Conclusion: Always true.

(v) The sum of a multiple of 6 and a multiple of 3 is a multiple of 9.
Solution:
Let multiple of 6 be 6a, multiple of 3 be 3b.
Sum: 6a + 3b = 3(2a + b).
For it to be divisible by 9, 2a + b must be divisible by 3.
Example:
6 (6 × 1) + 3 (3 × 1) = 9 →divisible by 9
6 + 6 = 12 → not divisible by 9
Conclusion: Sometimes true.

4. Find a few numbers that leave a remainder of 2 when divided by 3 and a remainder of 2 when divided by 4. Write an algebraic expression to describe all such numbers.
Solution:
L.C.M of 3 and 4 = 12.
All such numbers are given by the expression = 12a + 2.
Examples:
(i) 12 × 1 + 2 = 12 + 2 = 14.
(ii) 12 × 2 + 2 = 24 + 2 = 26.
(iii) 12 × 3 + 2 = 36 + 2 = 38.

5. “I hold some pebbles, not too many, When I group them in 3’s, one stays with me. Try pairing them up — it simply won’t do, A stubborn odd pebble remains in my view. Group them by 5, yet one’s still around,
But grouping by seven, perfection is found. More than one hundred would be far too bold, Can you tell me the number of pebbles I hold?”

Solution:
Grouped in 3’s leaves 1.
Pairing (2’s) leaves 1.
Grouped by 5 leaves 1.
Grouped by 7 is perfect.
Number ≤ 100.

L.C.M of 2, 3, and 5 = 30.
In all those cases, when we group them, 1 pebble remains.
So, the actual number of pebbles must be = 30 + 1 = 31, but 31 is not divisible by 7.

The next multiple of 30 is 2 × 30 = 60.
So, 60 + 1 = 61, but this is also not divisible by 7.

Similarly, the next number is 90 + 1 = 91.
And 91 is divisible by 7.
Hence, the number of pebbles I hold = 91.

6. Tathagat has written several numbers that leave a remainder of 2 when divided by 6. He claims, “If you add any three such numbers, the sum will always be a multiple of 6.” Is Tathagat’s claim true?
Solution:
A number that leaves remainder of 2 when divided by 6 can be written as 6k + 2.
Three such numbers are: (6a + 2), (6b + 2), (6c + 2).
(6a + 2) + (6b + 2) + (6c + 2) = 6(a + b + c) + 6 = 6(a + b + c + 1).
This sum is divisible by 6.
So yes, Tathagat’s claim is always true.
Example:
Take 20, 26, 32 → sum = 78 → divisible by 6.
Take 2, 8, 14 → sum = 24 → divisible by 6.

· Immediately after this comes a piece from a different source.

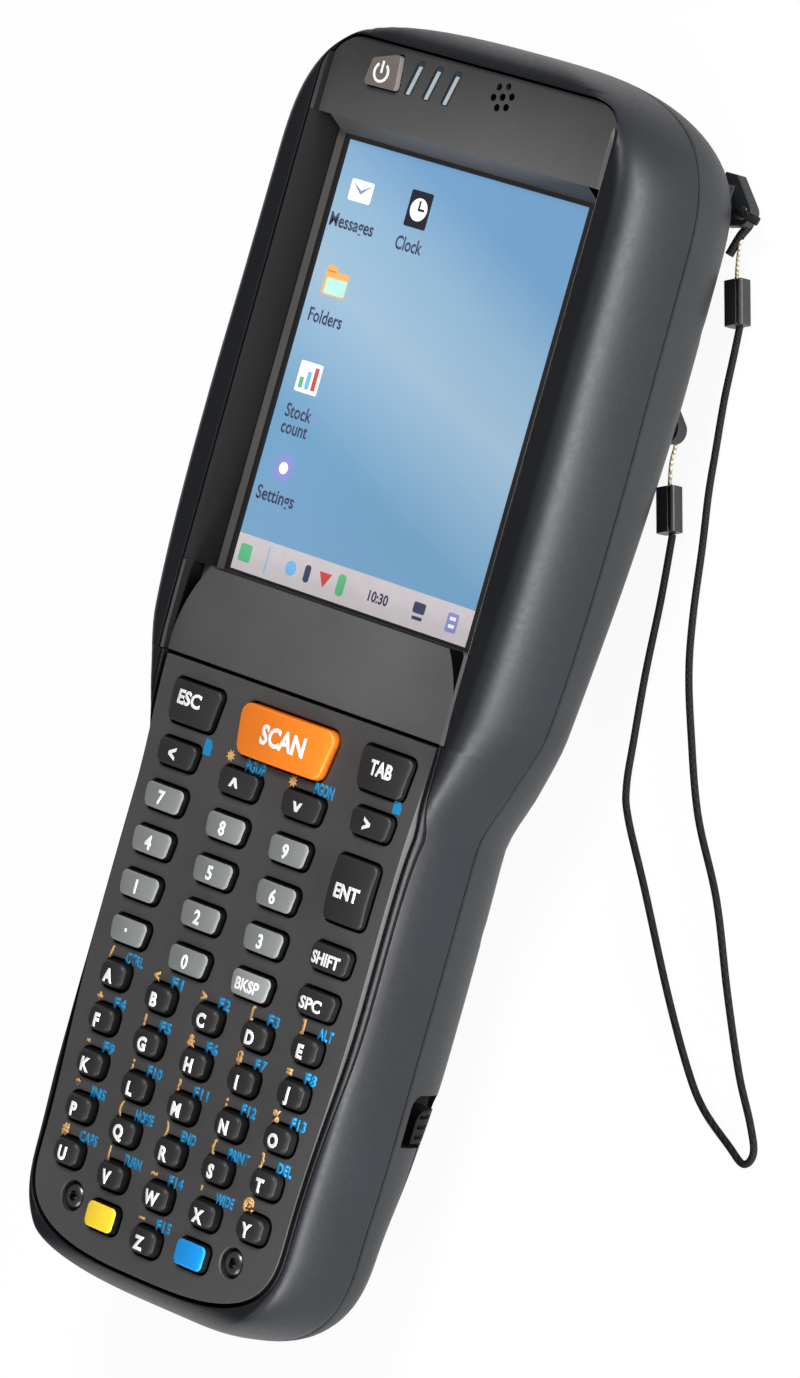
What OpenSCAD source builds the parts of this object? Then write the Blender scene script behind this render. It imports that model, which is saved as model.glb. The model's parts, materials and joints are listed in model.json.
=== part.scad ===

7. When divided by 7, the number 661 leaves a remainder of 3, and 4779 leaves a remainder of 5. Without calculating, can you say what remainders the following expressions will leave when divided by 7? Show the solution both algebraically and visually.
(i) 4779 + 661 (ii) 4779 – 661
Solution:
(i) 4779 + 661
= Remainder 5 + Remainder 3
= Remainder 8
8 divided by 7 → remainder 1.

(ii) 4779 – 661
= Remainder 5 – Remainder 3
= Remainder 2

8. Find a number that leaves a remainder of 2 when divided by 3, a remainder of 3 when divided by 4, and a remainder of 4 when divided by 5. What is the smallest such number? Can you give a simple explanation of why it is the smallest?
Solution:
A number that leaves a remainder of 2 when divided by 3 is = 3x + 2
A number that leaves a remainder of 3 when divided by 4 is = 4x + 3
A number that leaves a remainder of 4 when divided by 5 is = 5x + 4
L.C.M of 3, 4, and 5 = 60
All the numbers are the same, so 4x + 3 = 3x + 2
4x – 3x = 2 – 3
x = -1
Each remainder is 1 less than the divisor.
Hence, the number is 1 less than the L.C.M = (60 – 1) = 59.

So, 59 is the smallest number that satisfies all the given conditions.